As Giacomo Matteotti, an anti-fascist politician killed by Mussolini’s regime in 1924, famously said, banning fascism was not a violation of freedom of opinion “because Fascism isn’t an idea, it’s a crime.”

 Today, the fascist-era Roman salute made it back in Italy’s parliament. Then things changed. Today, political parties with fascist sympathies are growing fixtures (paywall) in Italian politics, and a number of publicly fascist actions have troubled Italian society: During a soccer match last month (Oct. 22), a group of football fans gave out stickers of Anne Frank dressed in their arch-rival’s jersey. Earlier in the year, an Italians-only beach decorated with fascist symbols and paraphernalia had opened near Venice. Near Rome, a town mayor erected a statue to a fascist general.

Fascism’s rebirth and insidious spread in Italy is the result of a political process that has progressively whitewashed extremism, assisted by the confluence of recent historical factors: By the early 1990s, new generations had grown disconnected from the country’s history of resistance against fascism, as partisans and victims of racial laws aged and died. The fall of the USSR and the dissolution of the Italian communist party also meant a drop in funding to some of the country’s main anti-fascist educational organizations.

More importantly, something happened in the right at the same time. Ruth Ben-Ghiat, a professor of Italian history at New York University, calls it the rise of “fuppies”, or fascist yuppies. “Fuppies” were typically members of, or politically aligned with, Alleanza Nazionale (AN), a rightwing party that publicly rejected antisemitism and other fascist principles, such as violence.

The danger of “fuppies”

“Fuppies” used articulate, tolerant language and showed respect for democratic institutions. Founded in 1994, AN was led by Gianfranco Fini, who entered politics with the belief that deposed fascist dictator Benito Mussolini was “the greatest statesman of the 1900s”, but the Fuppies positioned themselves as modern, successful conservatives. The party’s newspaper, Il Secolo d’Italia, describes AN as aiming to (Italian) move “from the ghetto to the governing right, become ‘presentable,’ scrap nostalgias, acquire moderates who are no longer scared of neofascism.”

Publicly, AN rejected and condemned the fascist past, while its core messages-nationalism, traditional family values, law and order imposed through strength-were still aligned to fascist priorities (“god, homeland, family”, as the fascist motto had it.) Tellingly, only a year after AN’s founding, it absorbed Italy’s old-school Movimento Sociale Italiano (MSI), a party formed by veterans who had fought on the fascist side of the civil war. To date, AN’s symbol features the tricolor flame, a fascist symbol.

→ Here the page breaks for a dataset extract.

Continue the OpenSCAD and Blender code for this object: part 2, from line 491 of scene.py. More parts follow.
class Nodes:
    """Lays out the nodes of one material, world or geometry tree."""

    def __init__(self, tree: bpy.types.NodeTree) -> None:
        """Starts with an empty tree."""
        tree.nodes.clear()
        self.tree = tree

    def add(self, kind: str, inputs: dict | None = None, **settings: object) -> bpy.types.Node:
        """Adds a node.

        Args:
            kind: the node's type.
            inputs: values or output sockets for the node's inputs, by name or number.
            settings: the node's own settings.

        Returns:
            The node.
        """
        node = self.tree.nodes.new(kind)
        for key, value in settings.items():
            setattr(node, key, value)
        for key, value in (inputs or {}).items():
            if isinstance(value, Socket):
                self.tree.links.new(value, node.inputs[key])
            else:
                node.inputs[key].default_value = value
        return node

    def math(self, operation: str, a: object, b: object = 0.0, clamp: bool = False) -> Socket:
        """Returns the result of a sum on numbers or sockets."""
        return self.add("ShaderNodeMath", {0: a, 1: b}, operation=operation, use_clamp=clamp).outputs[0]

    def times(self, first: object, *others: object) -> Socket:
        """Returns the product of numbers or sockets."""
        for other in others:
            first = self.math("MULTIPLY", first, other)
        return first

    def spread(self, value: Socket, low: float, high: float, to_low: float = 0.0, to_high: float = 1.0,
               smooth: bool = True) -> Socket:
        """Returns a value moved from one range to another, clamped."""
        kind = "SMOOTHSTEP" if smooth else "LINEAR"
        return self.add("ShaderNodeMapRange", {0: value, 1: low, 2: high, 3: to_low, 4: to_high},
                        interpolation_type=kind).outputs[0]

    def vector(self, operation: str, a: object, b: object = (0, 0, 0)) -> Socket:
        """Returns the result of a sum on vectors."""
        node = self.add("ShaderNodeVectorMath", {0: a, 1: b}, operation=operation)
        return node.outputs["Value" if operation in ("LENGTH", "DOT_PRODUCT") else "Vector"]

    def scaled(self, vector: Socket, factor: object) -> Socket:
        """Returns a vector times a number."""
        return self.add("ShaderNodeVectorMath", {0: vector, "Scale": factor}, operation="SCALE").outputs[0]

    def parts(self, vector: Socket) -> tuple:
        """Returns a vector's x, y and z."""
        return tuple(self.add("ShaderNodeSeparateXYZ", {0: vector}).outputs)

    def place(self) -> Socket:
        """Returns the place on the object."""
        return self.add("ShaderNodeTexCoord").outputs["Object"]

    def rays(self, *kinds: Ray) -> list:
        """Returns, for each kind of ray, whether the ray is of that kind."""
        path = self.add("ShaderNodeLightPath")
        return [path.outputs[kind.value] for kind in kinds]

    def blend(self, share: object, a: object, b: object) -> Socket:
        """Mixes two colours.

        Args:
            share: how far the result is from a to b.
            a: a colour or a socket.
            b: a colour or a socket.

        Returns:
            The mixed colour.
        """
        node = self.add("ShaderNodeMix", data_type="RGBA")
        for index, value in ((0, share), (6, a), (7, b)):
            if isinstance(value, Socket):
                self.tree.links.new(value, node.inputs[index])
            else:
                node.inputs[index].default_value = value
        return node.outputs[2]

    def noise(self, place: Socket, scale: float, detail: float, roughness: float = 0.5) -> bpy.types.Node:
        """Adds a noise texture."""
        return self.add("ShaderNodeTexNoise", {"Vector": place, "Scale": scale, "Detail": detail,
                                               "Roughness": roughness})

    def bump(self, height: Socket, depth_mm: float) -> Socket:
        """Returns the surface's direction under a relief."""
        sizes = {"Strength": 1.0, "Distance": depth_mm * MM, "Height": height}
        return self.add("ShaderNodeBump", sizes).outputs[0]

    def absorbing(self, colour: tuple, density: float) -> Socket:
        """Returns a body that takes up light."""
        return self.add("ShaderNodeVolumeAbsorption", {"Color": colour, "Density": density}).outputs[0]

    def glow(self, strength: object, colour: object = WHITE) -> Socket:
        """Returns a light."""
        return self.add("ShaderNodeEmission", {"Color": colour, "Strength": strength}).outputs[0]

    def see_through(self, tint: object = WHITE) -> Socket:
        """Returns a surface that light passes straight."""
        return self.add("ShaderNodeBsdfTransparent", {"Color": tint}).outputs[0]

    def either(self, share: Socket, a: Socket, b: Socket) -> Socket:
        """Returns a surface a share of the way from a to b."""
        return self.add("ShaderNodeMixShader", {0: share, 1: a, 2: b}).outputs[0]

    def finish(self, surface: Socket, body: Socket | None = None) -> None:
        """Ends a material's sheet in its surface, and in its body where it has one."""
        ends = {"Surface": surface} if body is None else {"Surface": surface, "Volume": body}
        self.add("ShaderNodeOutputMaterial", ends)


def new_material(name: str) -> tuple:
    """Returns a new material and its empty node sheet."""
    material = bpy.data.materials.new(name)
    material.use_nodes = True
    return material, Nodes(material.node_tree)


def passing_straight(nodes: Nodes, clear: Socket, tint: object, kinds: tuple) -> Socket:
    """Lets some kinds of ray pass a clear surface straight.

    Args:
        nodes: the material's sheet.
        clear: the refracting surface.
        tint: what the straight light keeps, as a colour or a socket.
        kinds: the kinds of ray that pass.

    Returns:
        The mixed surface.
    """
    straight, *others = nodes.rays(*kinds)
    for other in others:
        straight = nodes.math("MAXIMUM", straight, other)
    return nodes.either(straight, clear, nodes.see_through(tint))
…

“Scrap nostalgias, acquire moderates who are no longer scared of neofascism.” With time, AN’s sanitized version of fascism earned a place in the democratic debate. A reliable ally of Silvio Berlusconi’s rightwing party Forza Italia, AN joined all of the governmental coalitions that had Berlusconi as prime minister. Through that political legitimation, says Ben-Ghiat, “the people in the fringe became the center, in a mainstreaming of the right.” AN’s mainstreaming was also enabled by a tolerant public and media, that shifted to accept the presence of known former fascists in government.

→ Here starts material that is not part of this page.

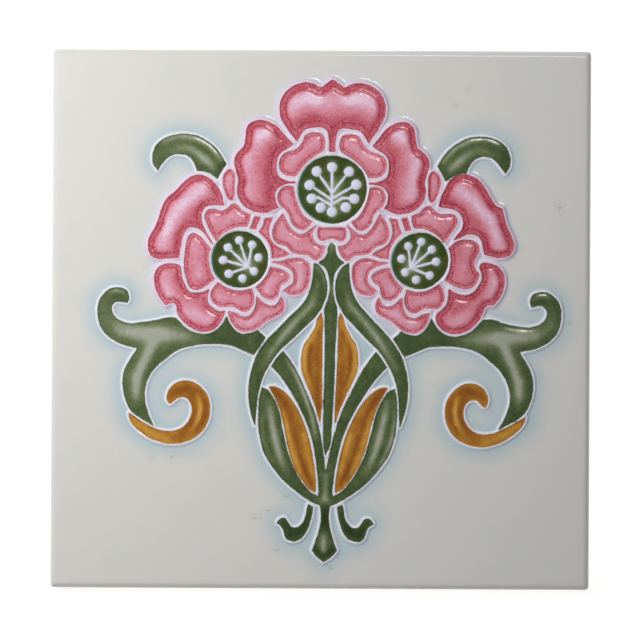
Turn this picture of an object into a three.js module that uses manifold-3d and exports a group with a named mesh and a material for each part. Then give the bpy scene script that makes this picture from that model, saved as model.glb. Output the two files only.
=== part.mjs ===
// A six inch art nouveau wall tile: one dust-pressed ceramic slab, lying face up, with a moulded relief.
// Raised lines on its glazed face wall in shallow pools, the petals, leaves and buds of the ornament.
// Millimetres, +Z up. The origin is the middle of the back, on the plane that it rests on.
import * as THREE from "three";
import { mergeVertices } from "three/addons/utils/BufferGeometryUtils.js";
import Module from "manifold-3d";

// Slab
const TILE_SIDE = 152;
const FIELD_HEIGHT = 9;
const FACE_EDGE_RADIUS = 1.8;
const FACE_EDGE_STEPS = 4;
const CORNER_RADIUS = 1.2;
const CORNER_STEPS = 3;
const BACK_CHAMFER = 0.6;

// Keyed back
const RIM_WIDTH = 9;
const KEY_DEPTH = 1;
const KEY_DRAFT = 0.5;
const RIB_COUNT = 7;
const RIB_WIDTH = 5;

// Relief: heights are above the field
const LINE_HEIGHT = 1.1;
const PETAL_LINE_WIDTH = 1.1;
const LEAF_LINE_WIDTH = 0.85;
const LINE_DRAFT = 0.3;
const POOL_HEIGHT = 0.45;
const POOL_DRAFT = 0.2;
const LINE_ROOT = 0.8;
const MITRE_LIMIT = 2;

// Flower centres
const MIDDLE_DISC_RADIUS = 9.5;
const SIDE_DISC_RADIUS = 7.85;
const DISC_STEPS = 24;
const MIDDLE_STAMEN_RADIUS = 1.4;
const SIDE_STAMEN_RADIUS = 1.15;
const STAMEN_STEPS = 8;
const STAMEN_HEIGHT = 0.95;

// Place of the ornament on the face: clear field beside it, how far it sits off the middle, the turn
// of its axis, and the slant that lifts its right side
const FIELD_MARGIN = 11.1;
const ORNAMENT_SHIFT = new THREE.Vector2(2.2, -0.25);
const ORNAMENT_TILT = THREE.MathUtils.degToRad(-0.75);
const ORNAMENT_SLANT = THREE.MathUtils.degToRad(0.39);

// The hand-cut ornament mirrors about a line that bows to the right in its middle
const AXIS_BOW = 0.7;
const BOW_MIDDLE = 3;
const BOW_REACH = 32;
const BOW_SPREAD = 16;
const SIDE_SHIFT = 0.25;
const ON_AXIS = 0.35;

// How far a chord may leave its curve, and the points between two drawn ones that it is tried on
const CHORD_ERROR = 0.2;
const FINE_STEPS = 5;

// Room by which a cutting solid passes the face that it cuts, the gap at which points are one, and the
// share of a line's width that its foot keeps from its pool where the line doesn't fold
const CUT_OVERRUN = 1;
const WELD_GAP = 1e-4;
const FOLD_SHARE = 0.97;

// Outlines of the coloured pools, [x, y] in millimetres on the ornament's own axis, y up.
// A curve runs through the points and breaks at those marked SHARP. A HALF outline closes across
// the axis, and a PAIR has a mirrored twin on the right.
const SHARP = "sharp";
const HALF = "half";
const PAIR = "pair";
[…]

There were always fascists in Italy, but since the republic’s founding, they had never been an open part of government, either. After AN, high-profile politicians with fascist pasts began embracing the ideology again. During a parliament debate on penalizing fascist apologism, a former minister performed the fascist-era Roman salute. More explicit and violent fascist groups, such as Casa Pound, have replaced AN and MSI on the fringe.

Berlusconi didn’t need to be a fascist to help normalize the Italy’s wave of 1990s fascism: It was a simple exchange of AN’s political support for exposure and government appointments. The same political process of legitimation could develop in America now, as US president Donald Trump publicly accepts and encourages the support of white supremacists. Giving extremists a place in the base can be a successful way to win votes. But as the resurgence of hate crimes in Italy shows, it’s a dangerous gamble.